I've received the display driver (which supposedly uses the RTD2556 chip, but the labeling is lasered off) and got it to work with my display. Unfortunately it wouldn't take the YbPbR through the VGA port. I quickly stopped experimenting with this as I came to realize that it is better to use all HDMI. HDMI already includes audio (so I don't have to route that separately), meaning it's plug and play to use the onboard audio amp too. Another advantage of this is that I already wanted to have an HDMI out regardless. So now I can do the conversion from Wii -> HDMI once and then split the HDMI. One goes to the display driver and one to the external output. Simplifying the entire video part too.

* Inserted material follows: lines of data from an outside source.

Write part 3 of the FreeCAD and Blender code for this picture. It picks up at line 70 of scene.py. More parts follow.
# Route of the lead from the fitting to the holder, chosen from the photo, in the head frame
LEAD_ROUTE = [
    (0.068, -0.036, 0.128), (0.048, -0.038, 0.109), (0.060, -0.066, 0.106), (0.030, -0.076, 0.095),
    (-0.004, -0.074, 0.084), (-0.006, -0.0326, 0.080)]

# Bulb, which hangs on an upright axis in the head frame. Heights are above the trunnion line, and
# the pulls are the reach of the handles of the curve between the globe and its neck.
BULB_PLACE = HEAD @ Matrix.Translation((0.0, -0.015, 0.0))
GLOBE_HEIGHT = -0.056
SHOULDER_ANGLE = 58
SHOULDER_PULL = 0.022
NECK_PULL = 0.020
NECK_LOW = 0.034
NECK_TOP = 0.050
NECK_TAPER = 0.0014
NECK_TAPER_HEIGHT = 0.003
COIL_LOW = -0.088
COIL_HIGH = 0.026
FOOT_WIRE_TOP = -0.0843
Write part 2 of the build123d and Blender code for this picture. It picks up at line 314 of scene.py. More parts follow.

One obstacle though, is that the display driver uses a flat ribbon cable which I can't route through the hinge. Meaning that you'd see a fragile ribbon cable from the bottom shell to the display. For this I've re-used the original display's cable and remapped that to a 30 pin FPC breakout board using the datasheet (don't mind the ugly hotglue as its there to keep the cable firm). So I can nicely route the display cable through the hinge and place the driver board somewhere inside.



The daughterboard

The laptop itself came with a daughterboard. Conveniently housing the power switch, display hall sensor and an sd card slot + USB.
All things that are especially useful here. The SD slot and USB port can be rewired into the original Wii. In case I need to use bootmii the SD slot is ready. The USB slot can be used to house games on one of those mini usb sticks. This way I can easily add or remove games from the USB. The hall sensor is a simple 3.3V sensor that outputs HIGH when the display is open and LOW when it's closed (magnet nearby). Later I'll explain the usage for this and the power button.


The Keyboard
The keyboard of the laptop would ideally be used to control the brightness and volume of the system.
This keyboard itself has 26 pins, of which 18 columns and 8 rows. For this the best solution would be to use the classic 74HC595 shift registers to extend the output.

The sensorbar
The sensorbar of the wii is made of some 940nm infrared leds spaced out from each other according to my google skills. My current plan was to get some ledstrip and swap out the leds for similarly packaged 940nm IR smd leds. This could then be hidden in the top or bottom side of the bezel depending on what works best.
However, I'm adding an external HDMI port so that you can easily use the system on a larger screen elsewhere. This wouldn't be convenient with the built-in sensor bar. Therefore I had the idea to somewhere add the original sensor bar's port so that you can plug in the original sensor bar. Making it more convenient to play elsewhere without having to find the perfect spot of laptop to get the wiimotes to work.